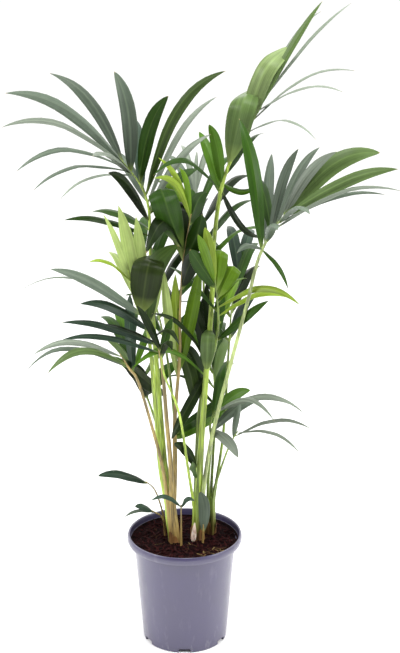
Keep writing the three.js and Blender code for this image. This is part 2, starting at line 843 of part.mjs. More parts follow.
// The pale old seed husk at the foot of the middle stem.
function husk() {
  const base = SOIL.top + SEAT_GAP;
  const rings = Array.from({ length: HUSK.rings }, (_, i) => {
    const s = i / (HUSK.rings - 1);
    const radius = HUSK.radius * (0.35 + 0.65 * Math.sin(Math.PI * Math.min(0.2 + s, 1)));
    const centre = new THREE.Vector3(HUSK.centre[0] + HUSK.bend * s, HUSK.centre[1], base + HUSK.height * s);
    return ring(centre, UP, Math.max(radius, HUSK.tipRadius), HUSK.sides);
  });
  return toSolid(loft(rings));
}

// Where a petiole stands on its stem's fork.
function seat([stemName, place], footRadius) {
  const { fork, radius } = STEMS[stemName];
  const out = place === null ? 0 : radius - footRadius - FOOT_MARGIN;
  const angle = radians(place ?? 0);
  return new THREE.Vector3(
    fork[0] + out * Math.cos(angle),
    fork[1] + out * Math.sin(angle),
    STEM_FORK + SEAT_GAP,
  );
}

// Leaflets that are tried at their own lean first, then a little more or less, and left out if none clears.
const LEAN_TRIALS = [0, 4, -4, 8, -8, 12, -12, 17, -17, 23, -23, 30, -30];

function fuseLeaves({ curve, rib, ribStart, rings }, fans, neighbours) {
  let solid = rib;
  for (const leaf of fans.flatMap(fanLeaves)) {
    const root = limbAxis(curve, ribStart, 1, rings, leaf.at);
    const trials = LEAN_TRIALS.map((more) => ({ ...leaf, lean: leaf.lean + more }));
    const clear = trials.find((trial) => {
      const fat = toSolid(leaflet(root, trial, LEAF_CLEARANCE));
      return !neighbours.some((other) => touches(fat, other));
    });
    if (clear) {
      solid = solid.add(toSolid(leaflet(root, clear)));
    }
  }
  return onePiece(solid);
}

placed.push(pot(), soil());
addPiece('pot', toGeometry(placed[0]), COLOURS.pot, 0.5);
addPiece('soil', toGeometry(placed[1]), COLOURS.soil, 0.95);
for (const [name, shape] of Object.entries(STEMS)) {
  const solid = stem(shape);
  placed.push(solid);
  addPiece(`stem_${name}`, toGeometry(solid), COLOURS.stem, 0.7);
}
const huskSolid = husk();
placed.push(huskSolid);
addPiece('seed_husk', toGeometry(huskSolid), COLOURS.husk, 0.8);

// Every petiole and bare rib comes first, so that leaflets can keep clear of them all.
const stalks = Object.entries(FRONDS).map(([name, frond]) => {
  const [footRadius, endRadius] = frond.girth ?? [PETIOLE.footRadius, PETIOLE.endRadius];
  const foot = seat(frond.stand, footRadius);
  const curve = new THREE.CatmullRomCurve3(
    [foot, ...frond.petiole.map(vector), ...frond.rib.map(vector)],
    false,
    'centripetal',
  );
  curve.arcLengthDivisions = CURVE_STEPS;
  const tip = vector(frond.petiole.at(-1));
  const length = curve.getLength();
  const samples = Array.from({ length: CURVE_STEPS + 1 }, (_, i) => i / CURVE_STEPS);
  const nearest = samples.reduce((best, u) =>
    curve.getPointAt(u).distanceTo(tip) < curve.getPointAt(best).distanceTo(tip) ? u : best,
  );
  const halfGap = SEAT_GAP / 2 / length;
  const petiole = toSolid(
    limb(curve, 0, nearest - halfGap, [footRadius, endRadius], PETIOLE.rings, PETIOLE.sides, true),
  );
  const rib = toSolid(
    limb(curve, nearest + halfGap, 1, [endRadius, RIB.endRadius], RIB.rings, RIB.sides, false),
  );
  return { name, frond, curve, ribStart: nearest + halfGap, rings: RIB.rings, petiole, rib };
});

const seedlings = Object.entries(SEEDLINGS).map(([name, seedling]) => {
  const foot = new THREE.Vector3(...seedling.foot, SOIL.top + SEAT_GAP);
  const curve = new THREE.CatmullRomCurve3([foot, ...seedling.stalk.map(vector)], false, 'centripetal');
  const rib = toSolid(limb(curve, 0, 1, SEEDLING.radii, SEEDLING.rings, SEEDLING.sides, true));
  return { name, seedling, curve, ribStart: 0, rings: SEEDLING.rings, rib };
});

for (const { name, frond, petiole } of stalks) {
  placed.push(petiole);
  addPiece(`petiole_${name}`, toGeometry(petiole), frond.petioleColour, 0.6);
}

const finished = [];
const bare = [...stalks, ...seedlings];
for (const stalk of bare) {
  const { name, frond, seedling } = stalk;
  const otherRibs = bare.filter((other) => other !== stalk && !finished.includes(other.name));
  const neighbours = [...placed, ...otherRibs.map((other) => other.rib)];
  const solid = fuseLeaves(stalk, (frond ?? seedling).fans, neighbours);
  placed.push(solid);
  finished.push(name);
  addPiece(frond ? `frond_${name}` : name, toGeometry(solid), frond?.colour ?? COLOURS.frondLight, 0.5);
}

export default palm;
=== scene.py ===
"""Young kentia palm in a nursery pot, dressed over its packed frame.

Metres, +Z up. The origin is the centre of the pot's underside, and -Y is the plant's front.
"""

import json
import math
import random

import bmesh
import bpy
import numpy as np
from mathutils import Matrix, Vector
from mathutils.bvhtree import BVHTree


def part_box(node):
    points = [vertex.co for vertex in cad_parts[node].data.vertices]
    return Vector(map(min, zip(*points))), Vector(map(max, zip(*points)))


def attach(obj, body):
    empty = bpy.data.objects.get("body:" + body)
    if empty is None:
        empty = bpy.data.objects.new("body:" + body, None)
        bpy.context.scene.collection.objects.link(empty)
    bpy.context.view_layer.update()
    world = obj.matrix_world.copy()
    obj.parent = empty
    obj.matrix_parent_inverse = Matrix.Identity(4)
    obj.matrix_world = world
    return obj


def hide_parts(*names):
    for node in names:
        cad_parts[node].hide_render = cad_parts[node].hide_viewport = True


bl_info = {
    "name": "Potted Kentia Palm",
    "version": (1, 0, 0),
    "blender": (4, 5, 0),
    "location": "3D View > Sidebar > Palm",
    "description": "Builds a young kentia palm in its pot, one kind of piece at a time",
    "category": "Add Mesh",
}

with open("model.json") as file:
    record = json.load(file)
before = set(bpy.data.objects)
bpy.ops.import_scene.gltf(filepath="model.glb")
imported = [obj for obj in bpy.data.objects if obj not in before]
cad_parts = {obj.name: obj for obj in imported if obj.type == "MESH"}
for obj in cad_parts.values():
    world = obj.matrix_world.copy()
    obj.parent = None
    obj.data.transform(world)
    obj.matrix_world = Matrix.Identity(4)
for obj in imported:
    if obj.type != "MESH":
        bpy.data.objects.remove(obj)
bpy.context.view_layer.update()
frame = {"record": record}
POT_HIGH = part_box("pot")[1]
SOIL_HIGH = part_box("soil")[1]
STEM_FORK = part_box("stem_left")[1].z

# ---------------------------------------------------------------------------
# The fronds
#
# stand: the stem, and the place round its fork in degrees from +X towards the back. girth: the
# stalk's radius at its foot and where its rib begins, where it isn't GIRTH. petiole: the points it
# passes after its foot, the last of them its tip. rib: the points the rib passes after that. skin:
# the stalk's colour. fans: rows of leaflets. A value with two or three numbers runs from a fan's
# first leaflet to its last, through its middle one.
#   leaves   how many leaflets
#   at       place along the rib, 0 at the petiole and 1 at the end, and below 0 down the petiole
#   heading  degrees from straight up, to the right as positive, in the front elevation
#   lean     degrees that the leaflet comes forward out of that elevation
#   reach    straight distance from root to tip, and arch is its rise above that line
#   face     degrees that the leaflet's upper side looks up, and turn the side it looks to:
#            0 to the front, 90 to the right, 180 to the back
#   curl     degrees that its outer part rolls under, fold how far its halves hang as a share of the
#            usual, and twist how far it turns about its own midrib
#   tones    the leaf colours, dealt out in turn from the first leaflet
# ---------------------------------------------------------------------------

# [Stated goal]
Copy each line of the listing that contains the string "type".

# [Task solution]
cad_parts = {obj.name: obj for obj in imported if obj.type == "MESH"}
    if obj.type != "MESH":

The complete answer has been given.